The Minister was speaking at a panel discussion titled ‘Bending the Emissions Curve’ where she was joined by Mr. Shunichi Miyanaga, Chairman of the Board, Mitsubishi Heavy Industries, Mr. Dolf van den Brink, Chief Executive Officer, Heineken, and Mr. Lorenzo Simonelli, Chairman, President and Chief Executive Officer, Baker Hughes. The panel was moderated by CNBC’s journalist and anchor, Steve Sedgwick.

Minister Rehman said that the commitment towards net-zero by 2050 loses its meaning if the 1.5C target is no longer achievable.

“We are on an ambitious track to net-zero but all of that takes a huge pause if the 1.5C target set under the Paris Agreement is under threat, as we are struggling to keep it alive. If we continue as business as usual, we are hurtling towards a 3.0C world which will be a race against time for many of us.

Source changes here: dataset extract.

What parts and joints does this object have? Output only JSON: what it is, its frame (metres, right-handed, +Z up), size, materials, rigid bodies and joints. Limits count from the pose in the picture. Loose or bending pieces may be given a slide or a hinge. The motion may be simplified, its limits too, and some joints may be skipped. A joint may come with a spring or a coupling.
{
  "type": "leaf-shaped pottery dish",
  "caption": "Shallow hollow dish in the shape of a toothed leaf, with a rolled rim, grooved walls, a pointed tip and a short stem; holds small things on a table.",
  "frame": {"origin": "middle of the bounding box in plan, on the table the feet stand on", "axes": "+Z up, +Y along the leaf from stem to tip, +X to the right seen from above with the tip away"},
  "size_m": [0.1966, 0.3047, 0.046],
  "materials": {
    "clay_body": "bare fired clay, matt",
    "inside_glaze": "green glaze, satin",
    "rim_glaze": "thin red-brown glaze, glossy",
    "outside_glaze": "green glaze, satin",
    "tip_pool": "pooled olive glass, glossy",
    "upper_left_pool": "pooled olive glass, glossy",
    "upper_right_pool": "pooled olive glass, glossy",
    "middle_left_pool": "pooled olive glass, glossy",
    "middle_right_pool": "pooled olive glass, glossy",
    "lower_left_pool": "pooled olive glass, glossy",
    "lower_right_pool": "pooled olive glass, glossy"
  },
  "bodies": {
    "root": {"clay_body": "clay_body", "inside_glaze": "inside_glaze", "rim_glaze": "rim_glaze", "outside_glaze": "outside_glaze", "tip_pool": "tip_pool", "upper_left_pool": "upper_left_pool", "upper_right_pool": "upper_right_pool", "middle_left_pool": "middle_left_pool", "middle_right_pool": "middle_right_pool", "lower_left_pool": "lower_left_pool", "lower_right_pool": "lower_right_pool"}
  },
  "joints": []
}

We experience the burn much faster and harder than anybody else, and in a kind of scale that nobody has seen. We are in geographies of extreme vulnerability and our experience of climate change and global warming is very nonlinear,” she stated.

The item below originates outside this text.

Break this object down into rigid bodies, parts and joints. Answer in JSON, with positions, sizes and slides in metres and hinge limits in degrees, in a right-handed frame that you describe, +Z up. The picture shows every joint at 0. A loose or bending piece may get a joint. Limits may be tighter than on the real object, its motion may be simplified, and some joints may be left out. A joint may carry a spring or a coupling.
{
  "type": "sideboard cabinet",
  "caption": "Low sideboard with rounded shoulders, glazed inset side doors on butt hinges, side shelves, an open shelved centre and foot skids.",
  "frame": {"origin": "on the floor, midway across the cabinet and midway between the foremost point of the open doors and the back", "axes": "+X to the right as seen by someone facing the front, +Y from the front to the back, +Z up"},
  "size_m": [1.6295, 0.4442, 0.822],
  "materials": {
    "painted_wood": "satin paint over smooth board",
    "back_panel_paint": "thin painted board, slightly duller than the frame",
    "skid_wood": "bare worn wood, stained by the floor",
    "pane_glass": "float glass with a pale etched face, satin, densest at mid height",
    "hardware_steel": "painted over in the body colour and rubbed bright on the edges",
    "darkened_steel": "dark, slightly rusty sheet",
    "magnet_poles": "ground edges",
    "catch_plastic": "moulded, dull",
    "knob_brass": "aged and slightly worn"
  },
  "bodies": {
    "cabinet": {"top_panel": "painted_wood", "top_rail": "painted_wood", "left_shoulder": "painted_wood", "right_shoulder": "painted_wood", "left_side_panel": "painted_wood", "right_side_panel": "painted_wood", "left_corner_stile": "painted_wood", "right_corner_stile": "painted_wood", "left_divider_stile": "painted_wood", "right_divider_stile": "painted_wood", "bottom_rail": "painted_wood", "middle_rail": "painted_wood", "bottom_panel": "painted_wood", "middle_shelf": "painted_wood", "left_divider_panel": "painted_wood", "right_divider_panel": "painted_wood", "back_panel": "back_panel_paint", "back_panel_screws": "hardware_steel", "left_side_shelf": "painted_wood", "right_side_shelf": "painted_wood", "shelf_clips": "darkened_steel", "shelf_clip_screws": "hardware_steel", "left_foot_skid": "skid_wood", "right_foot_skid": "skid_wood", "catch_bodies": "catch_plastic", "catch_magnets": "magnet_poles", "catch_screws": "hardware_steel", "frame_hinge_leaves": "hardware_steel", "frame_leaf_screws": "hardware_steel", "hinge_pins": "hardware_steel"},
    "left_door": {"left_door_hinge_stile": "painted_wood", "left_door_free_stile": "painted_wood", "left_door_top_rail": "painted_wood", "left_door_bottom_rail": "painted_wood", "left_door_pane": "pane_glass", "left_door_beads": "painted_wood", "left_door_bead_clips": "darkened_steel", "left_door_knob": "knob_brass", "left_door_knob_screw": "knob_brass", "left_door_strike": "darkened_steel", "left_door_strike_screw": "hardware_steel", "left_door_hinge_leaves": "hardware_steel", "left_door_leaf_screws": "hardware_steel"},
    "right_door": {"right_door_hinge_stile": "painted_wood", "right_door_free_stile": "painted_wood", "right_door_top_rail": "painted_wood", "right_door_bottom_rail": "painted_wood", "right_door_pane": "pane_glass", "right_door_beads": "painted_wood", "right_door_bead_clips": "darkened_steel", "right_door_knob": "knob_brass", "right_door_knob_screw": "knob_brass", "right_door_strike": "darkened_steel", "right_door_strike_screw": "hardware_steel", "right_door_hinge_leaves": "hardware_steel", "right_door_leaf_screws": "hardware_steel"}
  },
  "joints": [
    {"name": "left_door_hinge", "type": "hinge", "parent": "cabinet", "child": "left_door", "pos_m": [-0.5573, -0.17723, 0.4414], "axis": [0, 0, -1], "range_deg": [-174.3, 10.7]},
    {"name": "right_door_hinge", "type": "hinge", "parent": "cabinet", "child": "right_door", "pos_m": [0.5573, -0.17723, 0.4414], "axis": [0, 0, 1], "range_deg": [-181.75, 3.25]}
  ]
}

Minister Rehman highlighted that the pledges and commitments towards clean energy transition are quickly abandoned when there is a threat to the world’s addiction to excess energy.

“A global reset is needed because the addiction to energy and consumption is taking away the futures of those that live in the arc of vulnerability, and also of those living in the developed world.

It will be too late to change our addictions and habits to energy consumption as we are speeding towards a planet that’s burning up, with investment in renewable energy not where it needs to be to save the planet.